Challenge:
Write out exactly the lines of the entries below from the one holding "const lamp = new THREE.Group();" to the one holding "for node in", inclusive, and leave out all other lines.

— start of Data for this exercise —

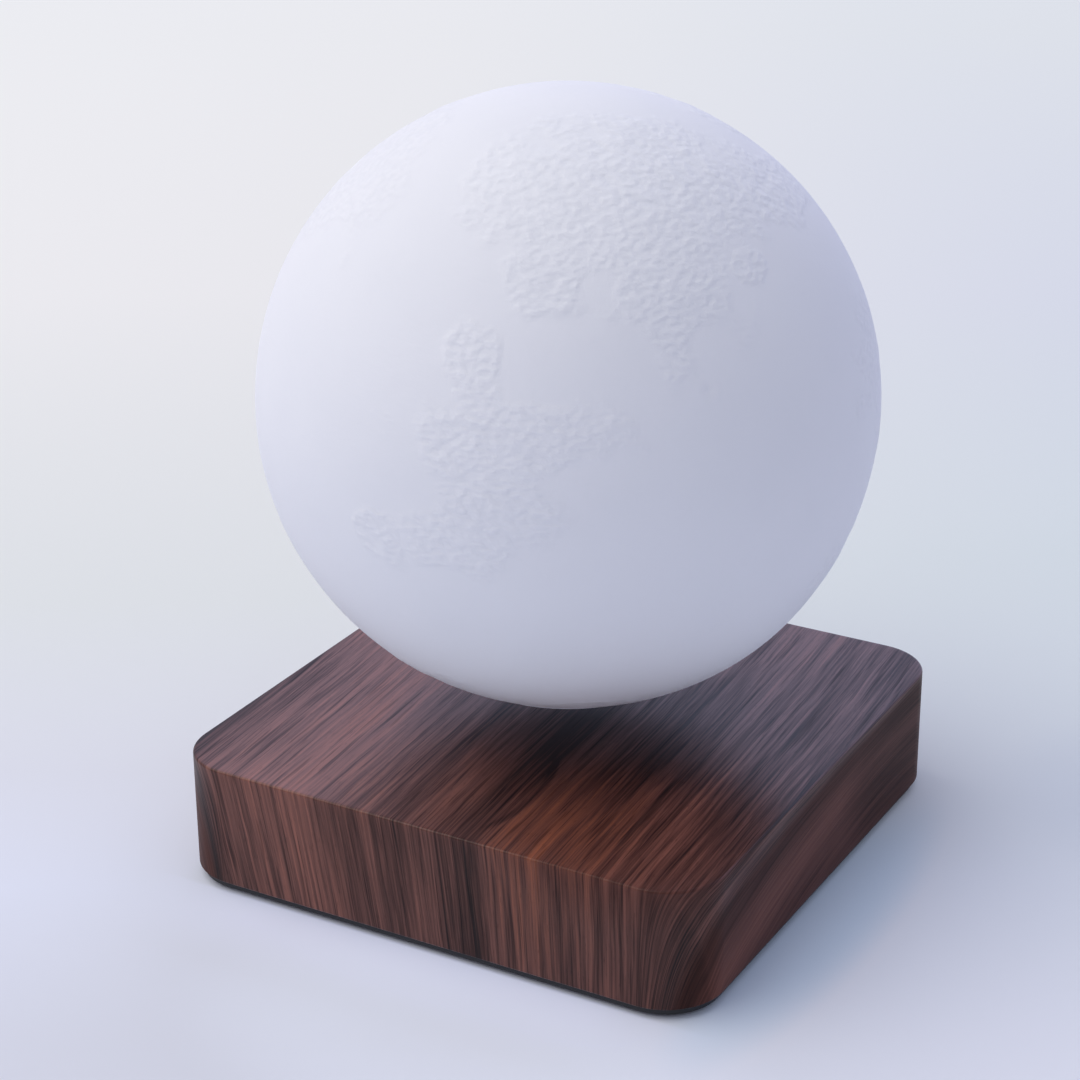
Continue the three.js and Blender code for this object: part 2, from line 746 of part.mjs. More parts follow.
function makeLed() {
  const lensRadius = ledSize * ledLensRadiusShare;
  const body = block(ledSize, ledSize, 0, ledHeight);
  return join(body, disc(lensRadius, ledHeight / 2, ledHeight + ledLensHeight, smallFacets));
}

// The base: casing, bottom plate and feet.
function makeBaseGroup() {
  const base = new THREE.Group();
  place(base, "base_casing", makeCasing(), woodSkin);
  place(base, "bottom_plate", makeBottomPlate(), blackPlastic);
  const footTop = plateLift + footRecess - seatGap;
  const foot = bevelledDisc(footRadius, 0, footTop, 0, footChamfer);
  corners(footPlace).forEach(([x, y], i) => place(base, `rubber_foot_${i + 1}`, foot, footRubber, [x, y, 0]));
  const casingFastener = screw(casingScrew).rotateX(Math.PI);
  corners(bossX, bossY).forEach(([x, y], i) =>
    place(base, `casing_screw_${i + 1}`, casingFastener, zincSteel, [x, y, screwSeat - seatGap]),
  );
  place(base, "dc_jack", makeJack(), blackPlastic);
  place(base, "jack_pin", makeJackPin(), nickelPlate);
  return base;
}

// The control board, with its chips, sensors and the touch switch.
function makeBoardGroup() {
  const group = new THREE.Group();
  place(group, "control_board", makeBoard(), boardGreen);
  place(group, "coil_driver_chip", makeChip(driverSize), blackPlastic, [driverX, -stripY, 0]);
  place(group, "controller_chip", makeChip(controllerSize), blackPlastic, [controllerX, -stripY, 0]);
  place(group, "power_inductor", makeInductor(), greyFerrite, [inductorX, stripY, 0]);
  const capacitor = bevelledDisc(
    capacitorRadius,
    boardTop + seatGap,
    boardTop + seatGap + capacitorHeight,
    capacitorEdge,
  );
  [-1, 1].forEach((side, i) =>
    place(group, `filter_capacitor_${i + 1}`, capacitor, aluminiumCan, [(side * capacitorPitch) / 2, stripY, 0]),
  );
  const sensor = makeUprightHallSensor();
  place(group, "hall_sensor_x", sensor, blackPlastic, [hallPitch, 0, 0], Math.PI / 2);
  place(group, "hall_sensor_y", sensor, blackPlastic, [0, hallPitch, 0]);
  place(group, "hall_sensor_z", makeFlatHallSensor(), blackPlastic);
  place(group, "touch_spring", makeTouchSpring(), zincSteel, [0, -stripY, 0]);
  const padTop = roofUnderside - seatGap;
  const pad = disc(touchPadRadius, padTop - touchPadThickness, padTop);
  place(group, "touch_pad", pad, copperWire, [0, -stripY, 0]);
  return group;
}

// The lifting magnet, the steering coils and the wireless power coil.
function makeMagnetGroup() {
  const group = new THREE.Group();
  place(group, "magnet_tray", makeTray(), blackPlastic);
  const magnet = bevelledRing(ringOuterRadius, ringInnerRadius, ringBottom, ringTop, ringChamfer, ringFacets);
  place(group, "ring_magnet", magnet, greyFerrite);
  const fastener = screw(boardScrew);
  corners(earPlace).forEach(([x, y], i) =>
    place(group, `board_screw_${i + 1}`, fastener, zincSteel, [x, y, trayTop + seatGap]),
  );
  const [bobbin, winding, core] = [makeBobbin(), makeWinding(), makeCore()];
  corners(coilPlace).forEach(([x, y], i) => {
    place(group, `coil_bobbin_${i + 1}`, bobbin, naturalNylon, [x, y, 0]);
    place(group, `coil_winding_${i + 1}`, winding, copperWire, [x, y, 0]);
    place(group, `coil_core_${i + 1}`, core, zincSteel, [x, y, 0]);
  });
  const coilTop = roofUnderside - seatGap;
  const coil = ring(powerCoilOuterRadius, powerCoilInnerRadius, powerCoilBottom, coilTop, ringFacets);
  place(group, "power_coil", coil, copperWire);
  place(group, "power_coil_lead", makePowerCoilLead(), redSleeve);
  return group;
}

// The floating globe, with its own centre as the group's origin.
function makeGlobeGroup() {
  const globe = new THREE.Group();
  globe.position.z = globeCentre;
  place(globe, "moon_shell", makeGlobeShell(), globeWhite);
  place(globe, "float_cup", makeCup(), whitePlastic);
  place(globe, "cup_lid", makeLid(), whitePlastic);
  const magnetTop = magnetBottom + floatMagnetHeight;
  const magnet = bevelledDisc(
    floatMagnetRadius, magnetBottom, magnetTop, floatMagnetChamfer, floatMagnetChamfer, ringFacets,
  );
  place(globe, "float_magnet", magnet, nickelPlate);
  const coilBottom = cupFloorTop + seatGap;
  const coil = ring(
    receiverCoilOuterRadius, receiverCoilInnerRadius, coilBottom, receiverCoilTop, ringFacets,
  );
  place(globe, "receiver_coil", coil, copperWire);
  place(globe, "receiver_lead", makeReceiverLead(), redSleeve);
  place(globe, "led_board", makeLedBoard(), whiteBoard);
  const led = makeLed();
  around(ledCount, ledRingRadius).forEach(([x, y, angle], i) =>
    place(globe, `led_${i + 1}`, led, ledYellow, [x, y, ledBoardTop + seatGap], angle),
  );
  const capacitorBottom = ledBoardTop + seatGap;
  const capacitor = bevelledDisc(
    storageCapacitorRadius, capacitorBottom, capacitorBottom + storageCapacitorHeight, capacitorEdge,
  );
  place(globe, "storage_capacitor", capacitor, aluminiumCan);
  const fastener = screw(ledScrew);
  around(ledScrewCount, ledScrewPlace, ledScrewTurn).forEach(([x, y], i) =>
    place(globe, `led_board_screw_${i + 1}`, fastener, zincSteel, [x, y, ledBoardTop + seatGap]),
  );
  return globe;
}

const lamp = new THREE.Group();
lamp.add(makeBaseGroup(), makeBoardGroup(), makeMagnetGroup(), makeGlobeGroup());

export default lamp;
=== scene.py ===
import json
import math
import bpy
import numpy as np
from mathutils import Matrix, Vector


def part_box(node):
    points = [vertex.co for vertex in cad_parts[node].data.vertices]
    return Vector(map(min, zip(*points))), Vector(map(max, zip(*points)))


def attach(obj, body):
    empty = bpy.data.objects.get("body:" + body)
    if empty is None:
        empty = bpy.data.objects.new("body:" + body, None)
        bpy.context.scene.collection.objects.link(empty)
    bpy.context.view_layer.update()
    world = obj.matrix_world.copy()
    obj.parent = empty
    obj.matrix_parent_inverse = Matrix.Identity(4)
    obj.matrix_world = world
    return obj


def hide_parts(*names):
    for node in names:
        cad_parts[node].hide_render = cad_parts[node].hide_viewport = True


# Levitating globe lamp: a walnut-look base, and a moon-like globe that floats over it.
# Metres, +Z up, the front towards -Y. Sizes in the dictionaries are millimetres where their notes say so.

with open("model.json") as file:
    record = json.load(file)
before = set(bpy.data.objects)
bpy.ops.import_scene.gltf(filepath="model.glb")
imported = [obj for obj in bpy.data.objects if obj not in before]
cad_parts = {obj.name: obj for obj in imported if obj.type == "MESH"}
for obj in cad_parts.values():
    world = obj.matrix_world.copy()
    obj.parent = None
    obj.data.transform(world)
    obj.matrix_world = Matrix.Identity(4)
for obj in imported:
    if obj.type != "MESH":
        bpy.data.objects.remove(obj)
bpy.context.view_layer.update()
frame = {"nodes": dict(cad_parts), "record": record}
cadNodes = frame["nodes"]
scene = bpy.context.scene
mm = 0.001
print("frame loaded:", len(cadNodes), "nodes")

# The camera stands where the photograph was taken from.
cameraPlace = {
    "place": (0.29561, -0.53488, 0.34129),
    "azimuth": 29.57,  # degrees that the view is turned to the left of +Y
    "pitch": 23.24,  # degrees down
    "roll": -0.337,
    "lens": 90.33,
    "sensor": 36.0,
}


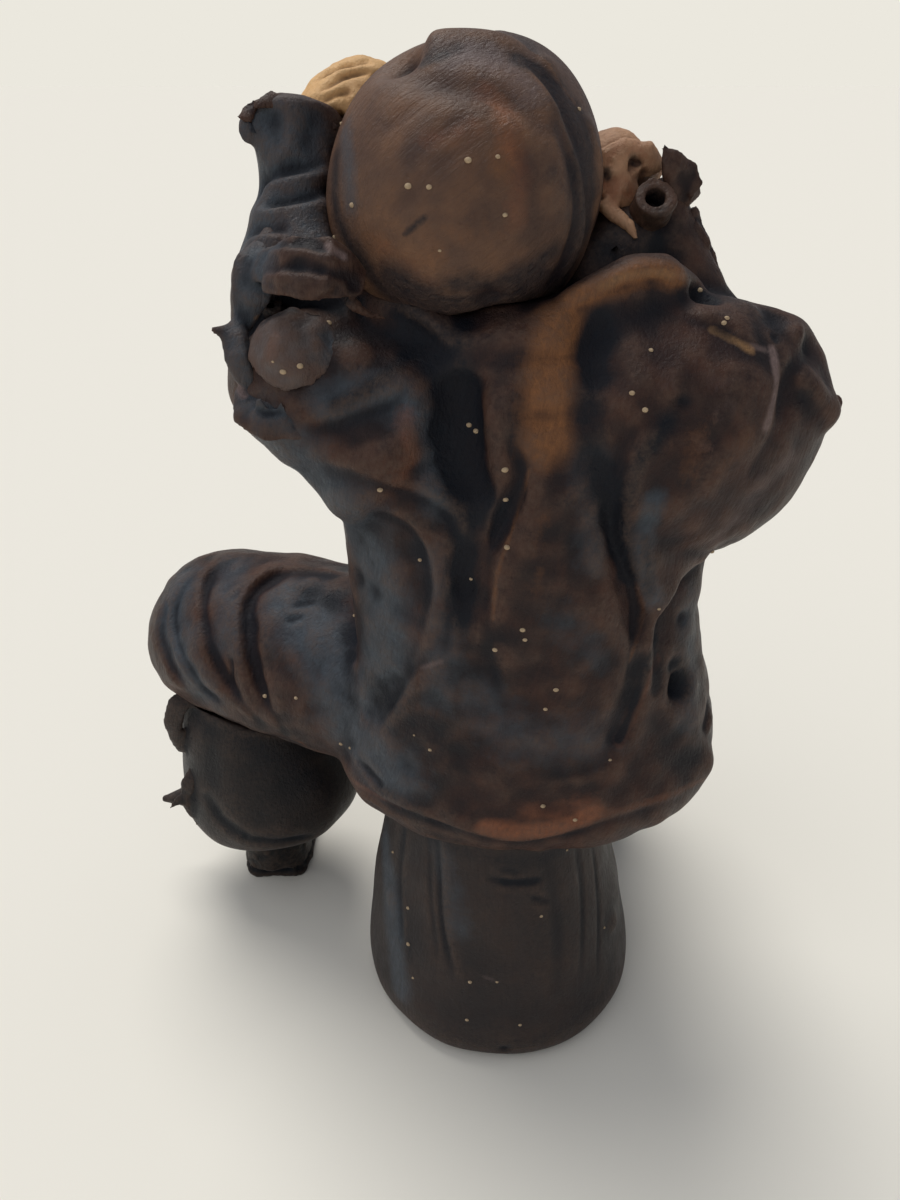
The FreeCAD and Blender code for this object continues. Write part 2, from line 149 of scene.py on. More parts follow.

— end of Data for this exercise —

Exercise output:
const lamp = new THREE.Group();
lamp.add(makeBaseGroup(), makeBoardGroup(), makeMagnetGroup(), makeGlobeGroup());

export default lamp;
=== scene.py ===
import json
import math
import bpy
import numpy as np
from mathutils import Matrix, Vector


def part_box(node):
    points = [vertex.co for vertex in cad_parts[node].data.vertices]
    return Vector(map(min, zip(*points))), Vector(map(max, zip(*points)))


def attach(obj, body):
    empty = bpy.data.objects.get("body:" + body)
    if empty is None:
        empty = bpy.data.objects.new("body:" + body, None)
        bpy.context.scene.collection.objects.link(empty)
    bpy.context.view_layer.update()
    world = obj.matrix_world.copy()
    obj.parent = empty
    obj.matrix_parent_inverse = Matrix.Identity(4)
    obj.matrix_world = world
    return obj


def hide_parts(*names):
    for node in names:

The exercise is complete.